And yet: We know that, for millions children around the world, the education they are getting today isn’t actually all that great. Some frightening stats from just one page of the latest Global Monitoring Report [pdf], drawing on recent research from RTI:
- In Nicaragua in 2011, around 60% of second-graders could not identify numbers correctly and more than 90% were unable to answer a subtraction question.
- In Malawi, 94% of second-graders could not respond correctly to a single question about a story they read in Chichewa, the national language.
- In Iraq, 25% of third-graders were unable to tell the sound of a letter in Arabic.
And if you think that the situations in certain education systems are bad: Around the world, many children and adolescents — 124 million, according to the latest figures from UNESCO — are out of school and not getting any formal education at all.
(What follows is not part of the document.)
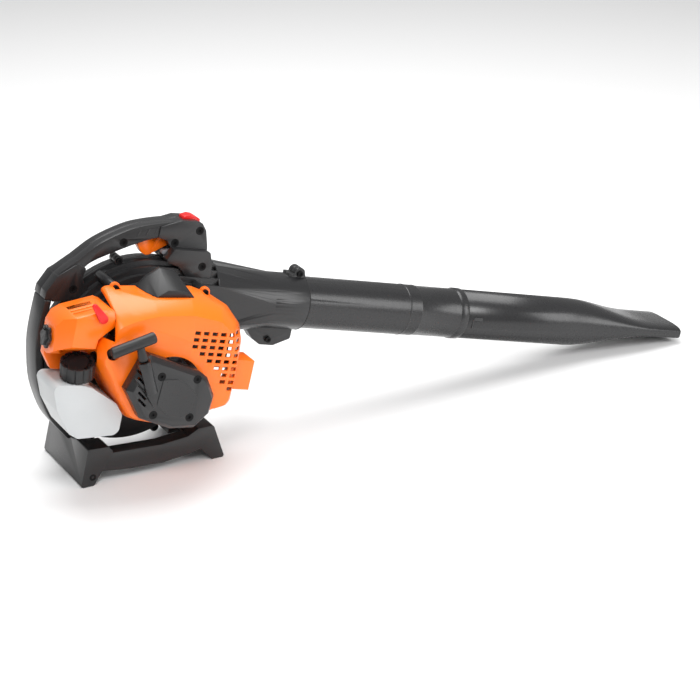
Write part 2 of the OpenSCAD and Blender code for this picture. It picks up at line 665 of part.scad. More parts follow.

In many cases then — too many — education systems aren’t actually working all that well. In others — like the global ‘high performers’ that are regularly held up as ‘best practice’ examples for other countries to emulate (Finland, Shanghai, Korea, Singapore) — there is the danger that what worked well in the past (or what appears to be working well now) might not work so well in the future. The future is changing — shouldn’t we change the way we prepare for it? The riskiest course of action might well be one where people and institutions don’t take risks.
Where business as usual is decidedly not working today,
or where it is feared that business as usual may not work tomorrow …
what are some examples of business unusual from which
we might draw inspiration — as well as practical insight?
Many good examples of this sort are regularly cited from experiences in highly developed, industrialized economies of North America, Europe and East Asia. No doubt much can be, and will be, profitably learned from what is happening such places. That said, the challenges facing education systems and families around the world are particularly acute where the needs are greatest: in many low- and middle-income countries, and especially within remote communities and traditionally disadvantaged populations.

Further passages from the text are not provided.